Records that describe objects:
######
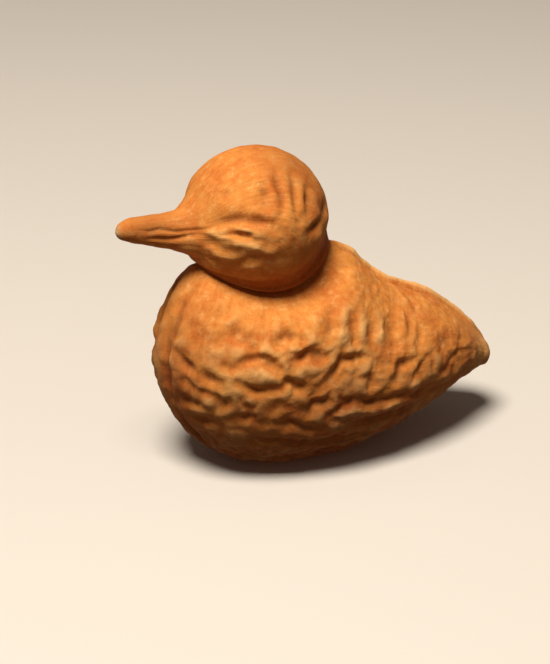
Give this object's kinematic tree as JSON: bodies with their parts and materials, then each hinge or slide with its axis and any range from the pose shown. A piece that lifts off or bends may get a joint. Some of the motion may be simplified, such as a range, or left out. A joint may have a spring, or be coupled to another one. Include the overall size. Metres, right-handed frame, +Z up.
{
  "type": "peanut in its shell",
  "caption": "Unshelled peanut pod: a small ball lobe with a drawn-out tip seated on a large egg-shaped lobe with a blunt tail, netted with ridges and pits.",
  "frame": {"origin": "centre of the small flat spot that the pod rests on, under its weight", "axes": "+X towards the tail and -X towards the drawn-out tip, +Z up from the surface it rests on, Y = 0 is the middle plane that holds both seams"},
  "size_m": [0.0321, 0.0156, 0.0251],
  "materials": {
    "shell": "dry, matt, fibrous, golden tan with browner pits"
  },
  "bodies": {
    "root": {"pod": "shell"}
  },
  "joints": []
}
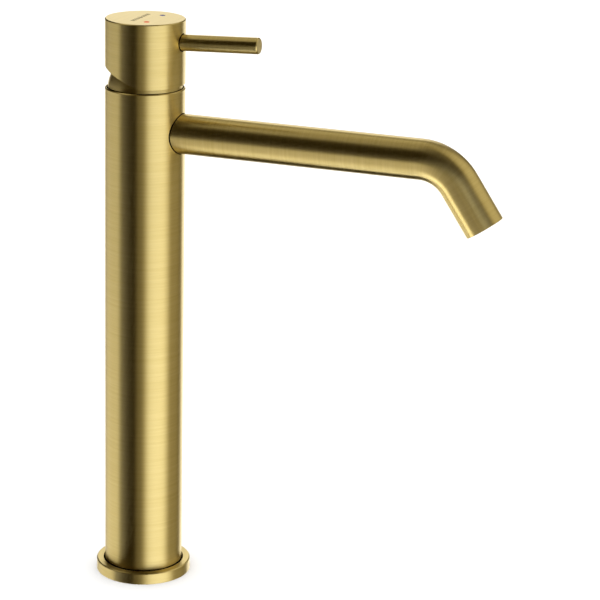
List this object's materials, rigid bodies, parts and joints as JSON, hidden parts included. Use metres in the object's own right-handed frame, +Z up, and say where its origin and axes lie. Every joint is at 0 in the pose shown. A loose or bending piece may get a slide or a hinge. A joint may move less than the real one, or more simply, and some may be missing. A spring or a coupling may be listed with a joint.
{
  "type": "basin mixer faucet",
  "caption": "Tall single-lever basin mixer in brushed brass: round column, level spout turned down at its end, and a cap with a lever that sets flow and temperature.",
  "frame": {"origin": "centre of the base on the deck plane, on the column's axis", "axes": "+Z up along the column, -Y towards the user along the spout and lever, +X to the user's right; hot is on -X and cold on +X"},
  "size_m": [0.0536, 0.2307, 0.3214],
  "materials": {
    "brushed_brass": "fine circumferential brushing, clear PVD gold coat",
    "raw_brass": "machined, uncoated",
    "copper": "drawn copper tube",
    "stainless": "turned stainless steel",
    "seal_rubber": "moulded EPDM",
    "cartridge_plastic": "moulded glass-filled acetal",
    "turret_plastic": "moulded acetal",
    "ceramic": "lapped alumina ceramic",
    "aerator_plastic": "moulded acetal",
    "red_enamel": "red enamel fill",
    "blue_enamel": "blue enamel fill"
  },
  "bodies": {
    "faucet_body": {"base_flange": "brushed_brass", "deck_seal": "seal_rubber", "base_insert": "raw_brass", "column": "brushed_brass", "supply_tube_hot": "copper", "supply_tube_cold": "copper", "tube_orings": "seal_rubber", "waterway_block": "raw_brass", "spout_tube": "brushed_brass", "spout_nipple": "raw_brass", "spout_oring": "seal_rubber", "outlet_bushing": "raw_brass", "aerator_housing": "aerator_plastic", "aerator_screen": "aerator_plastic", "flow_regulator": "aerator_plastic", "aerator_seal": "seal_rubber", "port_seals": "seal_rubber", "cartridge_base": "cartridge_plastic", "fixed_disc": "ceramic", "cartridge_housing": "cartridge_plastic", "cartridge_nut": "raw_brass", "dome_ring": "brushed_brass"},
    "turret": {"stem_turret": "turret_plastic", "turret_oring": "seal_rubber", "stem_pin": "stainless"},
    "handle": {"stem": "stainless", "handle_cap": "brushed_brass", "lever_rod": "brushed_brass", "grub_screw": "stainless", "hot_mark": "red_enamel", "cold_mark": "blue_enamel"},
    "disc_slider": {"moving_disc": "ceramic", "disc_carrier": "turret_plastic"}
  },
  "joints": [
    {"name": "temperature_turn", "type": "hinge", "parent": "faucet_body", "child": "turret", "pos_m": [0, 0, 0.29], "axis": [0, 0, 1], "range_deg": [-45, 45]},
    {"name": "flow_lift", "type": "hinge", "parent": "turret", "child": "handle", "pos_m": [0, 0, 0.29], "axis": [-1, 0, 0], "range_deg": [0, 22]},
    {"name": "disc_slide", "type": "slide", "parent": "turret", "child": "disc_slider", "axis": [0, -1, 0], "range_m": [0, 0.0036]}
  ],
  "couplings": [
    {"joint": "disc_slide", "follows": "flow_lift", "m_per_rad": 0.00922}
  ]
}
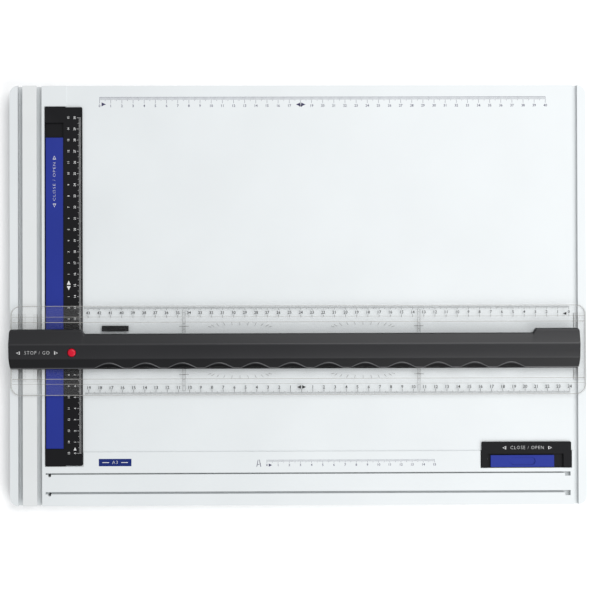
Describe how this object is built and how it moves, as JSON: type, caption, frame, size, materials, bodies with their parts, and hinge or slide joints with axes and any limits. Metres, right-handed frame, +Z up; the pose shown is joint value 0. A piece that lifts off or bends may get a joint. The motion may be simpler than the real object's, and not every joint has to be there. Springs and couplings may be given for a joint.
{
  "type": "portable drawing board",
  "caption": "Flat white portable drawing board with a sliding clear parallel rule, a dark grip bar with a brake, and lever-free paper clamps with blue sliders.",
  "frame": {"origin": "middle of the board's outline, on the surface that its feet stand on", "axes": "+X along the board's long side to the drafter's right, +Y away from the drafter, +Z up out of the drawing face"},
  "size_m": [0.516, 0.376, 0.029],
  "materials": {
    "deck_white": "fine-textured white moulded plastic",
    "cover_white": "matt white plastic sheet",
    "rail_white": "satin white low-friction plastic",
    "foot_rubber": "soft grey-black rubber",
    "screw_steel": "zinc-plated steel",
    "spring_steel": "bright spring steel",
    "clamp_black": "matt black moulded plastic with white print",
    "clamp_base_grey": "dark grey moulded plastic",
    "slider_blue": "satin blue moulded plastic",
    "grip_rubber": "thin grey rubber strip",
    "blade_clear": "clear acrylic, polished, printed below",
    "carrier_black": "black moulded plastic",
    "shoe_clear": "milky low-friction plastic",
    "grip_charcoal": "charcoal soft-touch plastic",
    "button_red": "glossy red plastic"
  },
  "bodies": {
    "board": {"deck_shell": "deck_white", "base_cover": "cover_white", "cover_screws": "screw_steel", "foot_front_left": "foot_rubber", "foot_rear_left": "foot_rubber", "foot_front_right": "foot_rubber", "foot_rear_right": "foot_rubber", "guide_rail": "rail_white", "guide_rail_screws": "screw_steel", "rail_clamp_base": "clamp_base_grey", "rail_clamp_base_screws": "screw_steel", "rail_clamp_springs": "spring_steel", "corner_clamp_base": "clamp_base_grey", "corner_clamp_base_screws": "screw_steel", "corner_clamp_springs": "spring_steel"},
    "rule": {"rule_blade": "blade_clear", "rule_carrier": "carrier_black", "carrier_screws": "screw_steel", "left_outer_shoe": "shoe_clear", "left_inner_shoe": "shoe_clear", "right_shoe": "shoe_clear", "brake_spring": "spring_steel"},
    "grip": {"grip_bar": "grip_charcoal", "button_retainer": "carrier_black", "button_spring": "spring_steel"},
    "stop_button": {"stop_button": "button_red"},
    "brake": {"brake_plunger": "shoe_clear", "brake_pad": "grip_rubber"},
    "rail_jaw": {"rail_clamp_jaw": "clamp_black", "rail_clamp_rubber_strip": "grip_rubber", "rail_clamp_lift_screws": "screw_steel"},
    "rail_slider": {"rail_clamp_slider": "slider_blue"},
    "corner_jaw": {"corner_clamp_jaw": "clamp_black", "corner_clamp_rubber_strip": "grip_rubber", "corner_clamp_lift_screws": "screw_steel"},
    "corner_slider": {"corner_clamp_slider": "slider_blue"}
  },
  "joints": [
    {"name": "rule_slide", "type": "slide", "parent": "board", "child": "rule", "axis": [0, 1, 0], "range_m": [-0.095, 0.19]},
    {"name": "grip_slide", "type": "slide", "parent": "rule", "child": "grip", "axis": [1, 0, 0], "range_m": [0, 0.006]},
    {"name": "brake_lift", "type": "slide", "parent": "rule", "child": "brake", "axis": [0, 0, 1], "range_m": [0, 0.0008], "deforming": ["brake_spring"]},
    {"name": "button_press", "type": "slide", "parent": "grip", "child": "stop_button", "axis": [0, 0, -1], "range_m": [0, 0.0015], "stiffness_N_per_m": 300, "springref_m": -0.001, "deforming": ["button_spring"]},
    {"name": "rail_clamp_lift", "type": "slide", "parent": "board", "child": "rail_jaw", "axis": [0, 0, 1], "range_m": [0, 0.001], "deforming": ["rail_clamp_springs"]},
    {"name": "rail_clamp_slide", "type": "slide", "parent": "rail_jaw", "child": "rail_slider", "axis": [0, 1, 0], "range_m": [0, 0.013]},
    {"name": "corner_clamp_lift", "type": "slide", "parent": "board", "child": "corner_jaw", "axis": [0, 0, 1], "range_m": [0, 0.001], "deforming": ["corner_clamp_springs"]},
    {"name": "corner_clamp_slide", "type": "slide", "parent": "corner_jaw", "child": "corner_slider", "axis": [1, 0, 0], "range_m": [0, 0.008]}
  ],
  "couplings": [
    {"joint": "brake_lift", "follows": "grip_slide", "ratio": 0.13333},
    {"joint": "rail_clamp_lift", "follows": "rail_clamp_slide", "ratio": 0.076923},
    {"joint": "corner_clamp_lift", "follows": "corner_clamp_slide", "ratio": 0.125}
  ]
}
######
Return a copy of every line that includes the word "this".

Exercise answer:
Give this object's kinematic tree as JSON: bodies with their parts and materials, then each hinge or slide with its axis and any range from the pose shown. A piece that lifts off or bends may get a joint. Some of the motion may be simplified, such as a range, or left out. A joint may have a spring, or be coupled to another one. Include the overall size. Metres, right-handed frame, +Z up.
List this object's materials, rigid bodies, parts and joints as JSON, hidden parts included. Use metres in the object's own right-handed frame, +Z up, and say where its origin and axes lie. Every joint is at 0 in the pose shown. A loose or bending piece may get a slide or a hinge. A joint may move less than the real one, or more simply, and some may be missing. A spring or a coupling may be listed with a joint.
Describe how this object is built and how it moves, as JSON: type, caption, frame, size, materials, bodies with their parts, and hinge or slide joints with axes and any limits. Metres, right-handed frame, +Z up; the pose shown is joint value 0. A piece that lifts off or bends may get a joint. The motion may be simpler than the real object's, and not every joint has to be there. Springs and couplings may be given for a joint.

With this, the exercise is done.